CAD and scene scripts
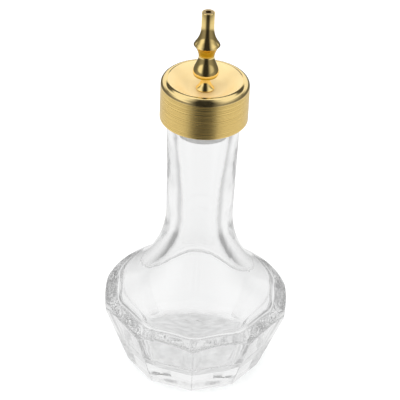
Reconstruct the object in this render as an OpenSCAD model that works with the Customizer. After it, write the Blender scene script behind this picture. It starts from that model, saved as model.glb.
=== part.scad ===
// Bitters bottle with a lift-off dasher top.
// A heavy ten-sided glass bottle carries a plated brass cap. The cap holds a turned
// pouring spout above and a ribbed plug below, and lifts off the neck as one piece.
// Sizes are in millimetres. The origin is the centre of the base, and +Z is up.

/* [Glass body] */
// Number of flat facets round the lower body
facet_count = 10; // [6:1:14]
// Distance from the axis to the middle of a facet, at the base
base_flat_r = 21; // [18:0.5:23]
// Lean of each facet from upright, in degrees
facet_lean = 19.5; // [14:0.5:23]
// Radius of the round belly before the facets are cut
belly_r = 30.5; // [29:0.5:34]
// Height at which the belly is widest
belly_z = 19.7; // [16:0.1:23]
// Radius of the rounding from the belly into the shoulder
shoulder_r = 7; // [5:0.5:9]
// Steepness of the shoulder, as its angle from upright, in degrees
shoulder_angle = 49; // [42:1:54]
// Thickness of glass behind a facet
facet_wall = 5; // [4:0.1:6]
// Thickness of glass under the liquid
floor_t = 6.2; // [5:0.2:8]
// Rounding inside, where the side wall turns into the shoulder
cavity_turn_r = 4; // [2:0.5:5]
// Rounding inside, where the side wall meets the floor
cavity_floor_r = 5; // [3:0.5:7]
// How far the cavity's ridges are rounded beyond its flats
cavity_ridge = 0.5; // [0.3:0.1:0.8]
// Steepness of the shoulder inside, as its angle from upright, in degrees
cavity_angle = 53; // [48:1:56]
// Rounding of the heel, at the corners between the facets
heel_r = 0.8; // [0.4:0.1:1.2]
// Radius of the hollow under the base
punt_r = 14; // [10:0.5:16]
// Depth of the hollow under the base
punt_depth = 0.8; // [0.4:0.1:2]

/* [Glass neck] */
// Height of the lip above the table
lip_z = 96.7; // [88:0.1:104]
// Outer radius of the neck at its slimmest, where the shoulder flare begins
neck_low_r = 10.5; // [9.6:0.1:11.5]
// Outer radius of the neck at the lip
neck_top_r = 11.3; // [10.8:0.1:11.8]
// Radius of the concave flare from neck to shoulder
flare_r = 34; // [26:1:40]
// Radius of the bore at the top, where the plug fits
bore_r = 8; // [7:0.1:8.2]
// Radius of the bore at its narrowest, at the foot of the neck
throat_r = 5.7; // [5:0.1:6.5]
// Height of the throat
throat_z = 54; // [50:0.5:56]
// Height at which the bore becomes straight
straight_z = 76; // [70:1:80]
// Radius of the flare inside, from the throat to the shoulder
cavity_flare_r = 31; // [28:0.5:33]
// Rounding of the lip, inside and out
lip_round = 1.1; // [0.6:0.1:1.3]

/* [Cap] */
// Outer radius of the cap
cap_r = 13.5; // [13:0.1:15]
// Depth of the skirt below the lip
skirt_drop = 7.3; // [5:0.1:10]
// Radius of the polished edge between the skirt and the top
cap_edge_r = 2; // [1.2:0.1:2.8]
// Thickness of the skirt
skirt_t = 0.9; // [0.6:0.1:1.2]
// Thickness of the top plate
plate_t = 1.2; // [0.9:0.1:1.6]
// Rounding of the rolled edge at the foot of the skirt
skirt_edge_r = 0.3; // [0.1:0.05:0.4]
// Depth of the dished top, which drains drips to the spout
dish_depth = 3.4; // [2:0.1:4]
// Radius of the flat middle of the dish
dish_flat_r = 4.6; // [4.2:0.1:5.5]
// Rounding of the rim where it turns over into the dish
dish_rim_r = 0.6; // [0.4:0.1:1]
// Steepest slope of the dish, in degrees
dish_slope = 24; // [16:1:28]

/* [Spout] */
// Height of the spout above the cap
spout_h = 22.6; // [18:0.2:28]
// Radius of the pouring bore
pour_r = 0.85; // [0.6:0.05:1]
// Radius of the spout at its tip
tip_r = 1.95; // [1.6:0.05:2.3]
// Radius of the sharp upper collar
collar_r = 4; // [3.4:0.1:4.6]
// Height of the upper collar above the cap
collar_z = 11.7; // [10.5:0.1:13]
// Radius of the waist between the two collars
waist_r = 2.42; // [2.2:0.02:2.8]
// Height of the waist above the cap
waist_z = 7.9; // [7:0.1:8.6]
// Radius of the round lower collar
bulb_r = 3.93; // [3.4:0.1:4.6]
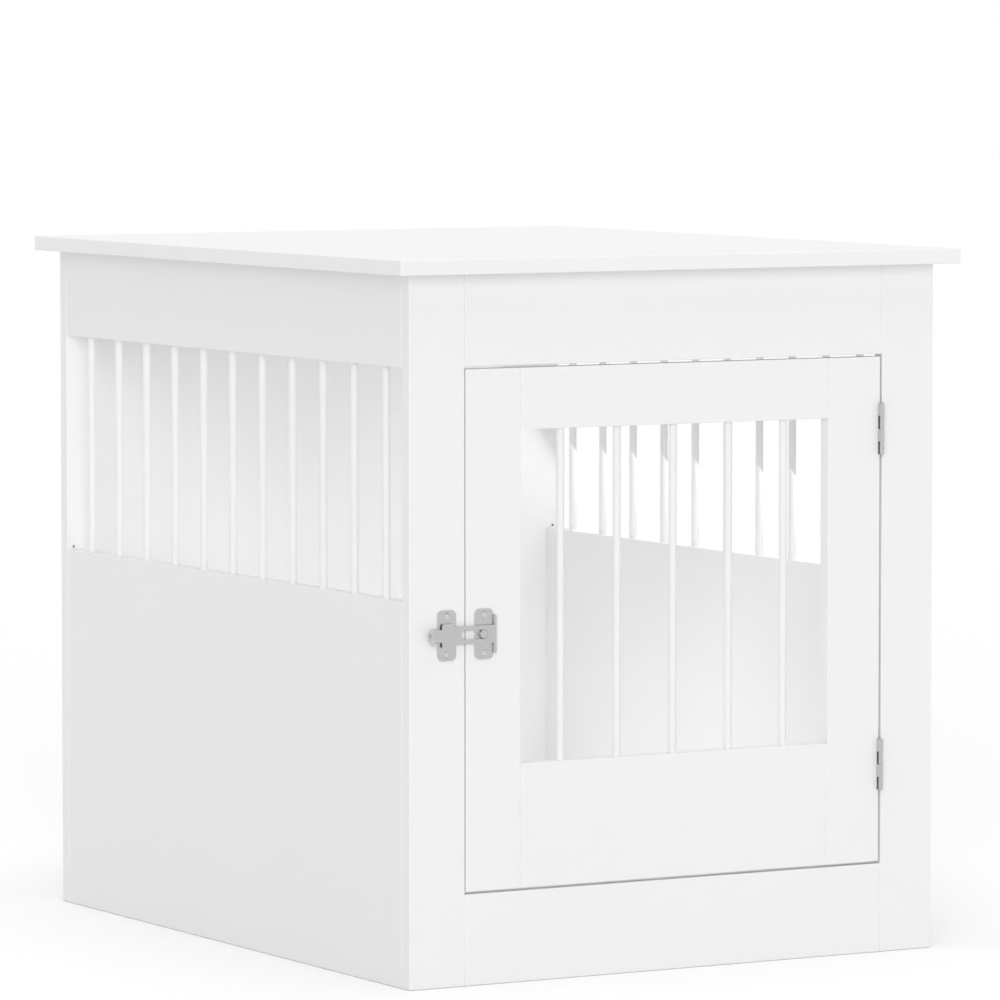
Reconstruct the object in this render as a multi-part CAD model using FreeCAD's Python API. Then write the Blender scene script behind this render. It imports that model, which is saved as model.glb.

-- Written task --
From the opening line of the data above, please print each line as written up to and including the line that contains "and +Z is up.", and nothing more.

-- The output --
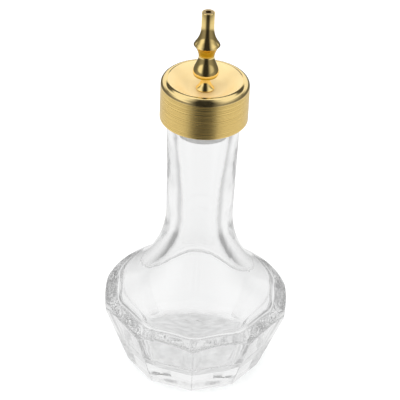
Reconstruct the object in this render as an OpenSCAD model that works with the Customizer. After it, write the Blender scene script behind this picture. It starts from that model, saved as model.glb.
=== part.scad ===
// Bitters bottle with a lift-off dasher top.
// A heavy ten-sided glass bottle carries a plated brass cap. The cap holds a turned
// pouring spout above and a ribbed plug below, and lifts off the neck as one piece.
// Sizes are in millimetres. The origin is the centre of the base, and +Z is up.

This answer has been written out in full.